Hace algunos años, ya en León, estando
yo en terapia con un siquiatra ya fallecido, salió a colación, sin buscarlo,
este acontecimiento, y le preguntaba yo al doctor que si alguna marca quedaría
de todo eso hasta nuestros días. “¡En el hipotálamo! –respondió el galeno-, en
el hipotálamo y para toda la vida queda grabada una cosa así”. Desde entonces, entre
la familia, tomamos a chunga tal expresión, y cuando alguien hace algo digno de
rencor en contra de otro, le advierte éste: ¡En el hipotálamo!, lo llevaré por
siempre grabado en el hipotálamo.
La buena noticia es que todo esto me
permitió jamás levantar ni siquiera un dedo en contra de mis hijos, nunca los
toqué, por más encabritado que haya estado yo, y muy a pesar de lo que nos
dijeran alguna vez en la escuela primaria de la Ciudad de México a la que
asistían nuestros niños, que una nalgada dada sin enojo y en el momento
oportuno ayuda más que permanecer pasivo. ¿Y hasta qué edad es recomendable
hacer eso?, pregunté nada más por molestar. Mientras no se la regresen, me
respondieron festivamente.
Cuarenta y tantos años después del
episodio de mi infancia que acabo de relatar, con mi padre ya postrado en cama,
cuadripléjico, y con el afán de mantenerlo lúcido y recuperar tantas
conversaciones que no tuvimos durante nuestra vida, le pregunté con curiosidad si
recordaba aquella triste ocasión. De inmediato respondió que sí, que no había sido
tan grave, que tan sólo nos había dado unas nalgadas, pero se acordaba tan
vívidamente como yo. ¿Nalgadas?, le respondí bromeando, pero si nos tenías ya
en el piso y nos seguías pateando. Mi padre no se pudo contener y derramó una
lágrima.
- ¡Eres un tonto! –me recriminó
Carolina, ahí presente-. ¿Por qué haces llorar a abuelito?

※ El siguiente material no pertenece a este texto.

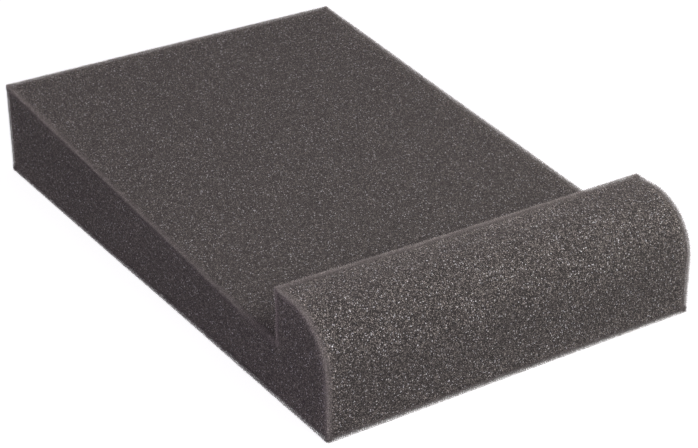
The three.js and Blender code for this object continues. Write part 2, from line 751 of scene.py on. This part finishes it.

- No, vieja, tu papi tiene razón- le
dijo don Nico a Caro, y volviéndose a mí, con los ojos anegados, sólo balbuceó:-
¡Perdóname, m’hijo!
Cómo no te voy a perdonar si después
fuiste mi orgullo cuando fungiste como intérprete extraoficial entre Díaz Ordaz
y Lyndon B. Johnson en una reunión binacional México- Estados Unidos en 1968,
cómo no te voy a perdonar si después me llevaste a disfrutar el Partido del
Siglo entre Alemania e Italia en el estadio Azteca durante el Mundial del 70 en
compañía de Henry Kissinger, cómo no te voy a perdonar si conseguías que las
estrellas mundiales con las que solías codearte nos enviaran saludos a través
de la televisión y nos dedicaran autógrafos muy sentidos, cómo no te voy a
perdonar si anécdotas como el de la Princesa Caramelo hicieron las delicias de
propios y extraños cuando me he atrevido a publicarlas por este medio.